Inspired by a visit to the Land of Legends in Denmark, Viire Pajuste decided to set up an archeological experiment for her own master’s project at UT.
Since early July, Viire and a team of fellow students and friends have been building (and are pretty close to finishing) a Viking-Age dwelling house. Their progress can be followed at the Estonian-language Rõuge Muinasmaja blog.
The dwelling is a one-room, 30 m² loghouse with a low ceiling, clay floor, small door and no windows, which would have normally been inhabited by a family of 5-6 people around 700-900 AD in Rõuge or elsewhere in the region. The house is heated by a keris stove, and food is prepared over an open fireplace. There is no chimney, and smoke escapes through small openings in the walls.
Joosep Metslang from the Estonian Open Air Museum guided the building team on the first day of construction, and noted that never before has this type of house been erected using authentic technology from that era.
Almost all work on the site has been done using 9 axes – exact copies of the ones from the Iron Age. The builders are all volunteers with no specialized training who have successfully learned by doing. No salaries are paid in this project.
Viire Pajuste originally calculated that 15 people would be able to build such a house in a month. The construction has been going on for 1.5 months now with some short breaks, and at times with five times less people than required. Nevertheless, the walls and rafters are already up.
The living-experiment
While the Danish theme park in Lejre accommodates tourists only in the summertime (with the low season from 30 April to 25 June), Viire has invited her fellow adventurous souls to the soon-to-be-finished house for a nice weekly stay in freezing February.

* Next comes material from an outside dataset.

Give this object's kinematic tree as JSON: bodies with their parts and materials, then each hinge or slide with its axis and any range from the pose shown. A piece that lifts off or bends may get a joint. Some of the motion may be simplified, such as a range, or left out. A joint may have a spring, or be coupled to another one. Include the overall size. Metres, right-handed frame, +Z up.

A group of 5-6 people will leave behind their daily routines and lifestyle, including mobile phones, computers, books and almost anything non-Iron Age.
Dressed in authentic epoch clothes of linen and wool, this company will share the only available room with 5 hens and 2 cocks (until they eat them) and do their best to survive.
The Iron Age guests will receive grain for grinding and some raw meat in addition to the chicken, as well as herbs for tea. They will fetch water from a spring, fish at a nearby stream, and sleep on sheepskins and piles of hay. All tools at their disposal, including the clay dishes from which they will eat, are copies of the authentic ones.
Although the house dwellers’ contact to outside information will be limited to their nearest surroundings, the outer world will remain connected with the time travelers through webcams streaming this bold survival adventure.
The inspiration behind it
Viire Pajuste has been fascinated by archeology from a young age. “I was simply interested and read a lot and greedily about it. I let my imagination fly when thinking of the old, dark times. I pictured how people lived and managed back then. But I also have a desire to know things exactly, and only archeology can assist me here.”
Viire explains that the ongoing experiment will teach us a lot of things: if and how fast one can build a house with an axe, what ancient building techniques are like, and how it feels to actually live in such a house.
She is also curious about what house dwellers will do when it gets dark and the daily outside activities have been accomplished. Will they start telling tales? Is this how traditional culture was born?
Above all, Viire hopes that this experiment will offer people new experiences and knowledge, as well as help archeology to become more popular.
Joosep Metslang from the Estonian Open Air Museum is at the same time Joosep Metslang from the University of Tartu Viljandi Culture Academy.:) He is our lecturer (subject field inherited technologies) and can be reached at joosep.metslang@ut.ee. Best regards, Piret Talur from UT Viljandi Culture Academy
Thank you! Good to know 🙂 And sorry that I discovered your comment from spam so late.
Sounds like a lot of fun. Stories are good and sleep is also good if the stories are not exciting. I saw no mention of fermenting any of the grain…wait, forget that. Archaeology students would not drink fermented grains, even for scientific purposes 😉 . Certainly in my day we never made any fermented beverages in the field.